[Begin RECORDED DATA]
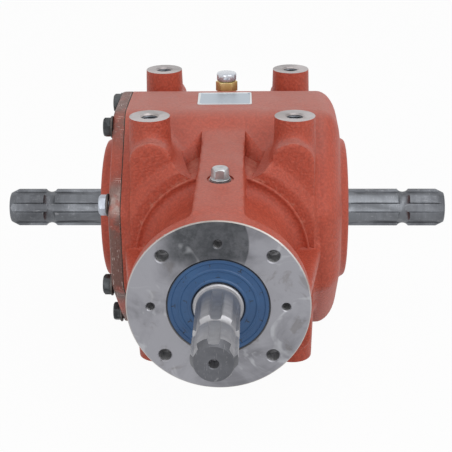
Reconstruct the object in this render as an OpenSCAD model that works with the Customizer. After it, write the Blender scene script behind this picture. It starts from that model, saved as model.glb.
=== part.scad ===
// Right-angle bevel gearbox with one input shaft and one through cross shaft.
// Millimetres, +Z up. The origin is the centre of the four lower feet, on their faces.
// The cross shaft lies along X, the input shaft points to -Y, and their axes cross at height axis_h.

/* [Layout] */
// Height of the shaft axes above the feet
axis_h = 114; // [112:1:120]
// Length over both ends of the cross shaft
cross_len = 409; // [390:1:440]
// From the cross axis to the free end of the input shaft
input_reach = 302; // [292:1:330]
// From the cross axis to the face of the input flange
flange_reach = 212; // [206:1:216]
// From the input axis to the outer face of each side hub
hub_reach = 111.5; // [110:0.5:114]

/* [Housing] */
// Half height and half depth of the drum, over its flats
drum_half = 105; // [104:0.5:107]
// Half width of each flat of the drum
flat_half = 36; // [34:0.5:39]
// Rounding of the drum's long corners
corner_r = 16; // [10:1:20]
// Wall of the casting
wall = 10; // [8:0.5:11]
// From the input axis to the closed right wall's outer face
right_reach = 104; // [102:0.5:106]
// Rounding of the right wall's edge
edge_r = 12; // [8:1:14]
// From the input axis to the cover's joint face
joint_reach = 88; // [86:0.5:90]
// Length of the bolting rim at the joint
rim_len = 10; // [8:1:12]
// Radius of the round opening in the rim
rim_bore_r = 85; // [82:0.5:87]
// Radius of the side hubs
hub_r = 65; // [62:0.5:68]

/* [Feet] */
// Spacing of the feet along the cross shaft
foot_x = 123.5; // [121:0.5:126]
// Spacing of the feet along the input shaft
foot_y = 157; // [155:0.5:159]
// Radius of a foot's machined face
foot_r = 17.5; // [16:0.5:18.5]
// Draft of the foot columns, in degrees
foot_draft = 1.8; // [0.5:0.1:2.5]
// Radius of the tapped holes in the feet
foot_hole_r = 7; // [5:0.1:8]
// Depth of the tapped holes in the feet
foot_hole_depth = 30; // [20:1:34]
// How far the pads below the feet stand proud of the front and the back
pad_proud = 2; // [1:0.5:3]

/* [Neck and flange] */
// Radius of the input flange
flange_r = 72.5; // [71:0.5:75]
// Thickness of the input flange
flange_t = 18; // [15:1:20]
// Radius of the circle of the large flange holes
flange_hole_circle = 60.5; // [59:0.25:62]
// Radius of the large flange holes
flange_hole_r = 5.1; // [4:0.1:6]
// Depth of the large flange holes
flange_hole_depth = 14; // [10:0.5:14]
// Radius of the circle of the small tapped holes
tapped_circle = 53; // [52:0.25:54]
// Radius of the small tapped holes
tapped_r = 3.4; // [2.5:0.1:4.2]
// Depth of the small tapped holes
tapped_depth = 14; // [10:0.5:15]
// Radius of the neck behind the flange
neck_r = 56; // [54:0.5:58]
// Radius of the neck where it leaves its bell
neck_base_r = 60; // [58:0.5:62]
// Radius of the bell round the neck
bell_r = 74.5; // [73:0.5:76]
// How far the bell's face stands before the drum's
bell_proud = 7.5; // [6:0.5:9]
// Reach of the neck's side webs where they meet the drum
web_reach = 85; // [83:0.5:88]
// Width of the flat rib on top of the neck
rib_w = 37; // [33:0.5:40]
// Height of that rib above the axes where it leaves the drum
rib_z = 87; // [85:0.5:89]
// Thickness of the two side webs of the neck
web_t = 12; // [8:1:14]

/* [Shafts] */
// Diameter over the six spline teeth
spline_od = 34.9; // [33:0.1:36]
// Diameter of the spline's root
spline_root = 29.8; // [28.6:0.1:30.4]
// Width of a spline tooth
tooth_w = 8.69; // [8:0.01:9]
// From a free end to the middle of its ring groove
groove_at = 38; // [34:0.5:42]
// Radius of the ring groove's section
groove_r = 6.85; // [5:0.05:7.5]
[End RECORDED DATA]
• _WHAT YOU WILL DO_: Give back all the data exactly as written.

• _WORKED SOLUTION_:
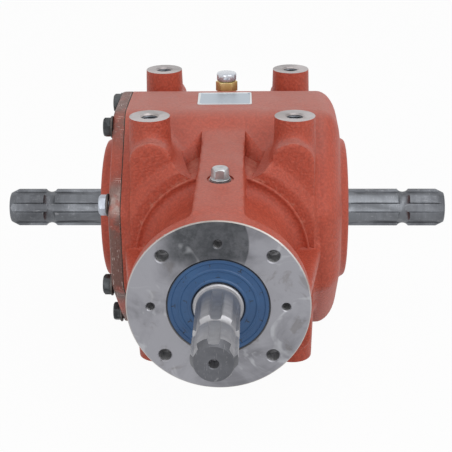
Reconstruct the object in this render as an OpenSCAD model that works with the Customizer. After it, write the Blender scene script behind this picture. It starts from that model, saved as model.glb.
=== part.scad ===
// Right-angle bevel gearbox with one input shaft and one through cross shaft.
// Millimetres, +Z up. The origin is the centre of the four lower feet, on their faces.
// The cross shaft lies along X, the input shaft points to -Y, and their axes cross at height axis_h.

/* [Layout] */
// Height of the shaft axes above the feet
axis_h = 114; // [112:1:120]
// Length over both ends of the cross shaft
cross_len = 409; // [390:1:440]
// From the cross axis to the free end of the input shaft
input_reach = 302; // [292:1:330]
// From the cross axis to the face of the input flange
flange_reach = 212; // [206:1:216]
// From the input axis to the outer face of each side hub
hub_reach = 111.5; // [110:0.5:114]

/* [Housing] */
// Half height and half depth of the drum, over its flats
drum_half = 105; // [104:0.5:107]
// Half width of each flat of the drum
flat_half = 36; // [34:0.5:39]
// Rounding of the drum's long corners
corner_r = 16; // [10:1:20]
// Wall of the casting
wall = 10; // [8:0.5:11]
// From the input axis to the closed right wall's outer face
right_reach = 104; // [102:0.5:106]
// Rounding of the right wall's edge
edge_r = 12; // [8:1:14]
// From the input axis to the cover's joint face
joint_reach = 88; // [86:0.5:90]
// Length of the bolting rim at the joint
rim_len = 10; // [8:1:12]
// Radius of the round opening in the rim
rim_bore_r = 85; // [82:0.5:87]
// Radius of the side hubs
hub_r = 65; // [62:0.5:68]

/* [Feet] */
// Spacing of the feet along the cross shaft
foot_x = 123.5; // [121:0.5:126]
// Spacing of the feet along the input shaft
foot_y = 157; // [155:0.5:159]
// Radius of a foot's machined face
foot_r = 17.5; // [16:0.5:18.5]
// Draft of the foot columns, in degrees
foot_draft = 1.8; // [0.5:0.1:2.5]
// Radius of the tapped holes in the feet
foot_hole_r = 7; // [5:0.1:8]
// Depth of the tapped holes in the feet
foot_hole_depth = 30; // [20:1:34]
// How far the pads below the feet stand proud of the front and the back
pad_proud = 2; // [1:0.5:3]

/* [Neck and flange] */
// Radius of the input flange
flange_r = 72.5; // [71:0.5:75]
// Thickness of the input flange
flange_t = 18; // [15:1:20]
// Radius of the circle of the large flange holes
flange_hole_circle = 60.5; // [59:0.25:62]
// Radius of the large flange holes
flange_hole_r = 5.1; // [4:0.1:6]
// Depth of the large flange holes
flange_hole_depth = 14; // [10:0.5:14]
// Radius of the circle of the small tapped holes
tapped_circle = 53; // [52:0.25:54]
// Radius of the small tapped holes
tapped_r = 3.4; // [2.5:0.1:4.2]
// Depth of the small tapped holes
tapped_depth = 14; // [10:0.5:15]
// Radius of the neck behind the flange
neck_r = 56; // [54:0.5:58]
// Radius of the neck where it leaves its bell
neck_base_r = 60; // [58:0.5:62]
// Radius of the bell round the neck
bell_r = 74.5; // [73:0.5:76]
// How far the bell's face stands before the drum's
bell_proud = 7.5; // [6:0.5:9]
// Reach of the neck's side webs where they meet the drum
web_reach = 85; // [83:0.5:88]
// Width of the flat rib on top of the neck
rib_w = 37; // [33:0.5:40]
// Height of that rib above the axes where it leaves the drum
rib_z = 87; // [85:0.5:89]
// Thickness of the two side webs of the neck
web_t = 12; // [8:1:14]

/* [Shafts] */
// Diameter over the six spline teeth
spline_od = 34.9; // [33:0.1:36]
// Diameter of the spline's root
spline_root = 29.8; // [28.6:0.1:30.4]
// Width of a spline tooth
tooth_w = 8.69; // [8:0.01:9]
// From a free end to the middle of its ring groove
groove_at = 38; // [34:0.5:42]
// Radius of the ring groove's section
groove_r = 6.85; // [5:0.05:7.5]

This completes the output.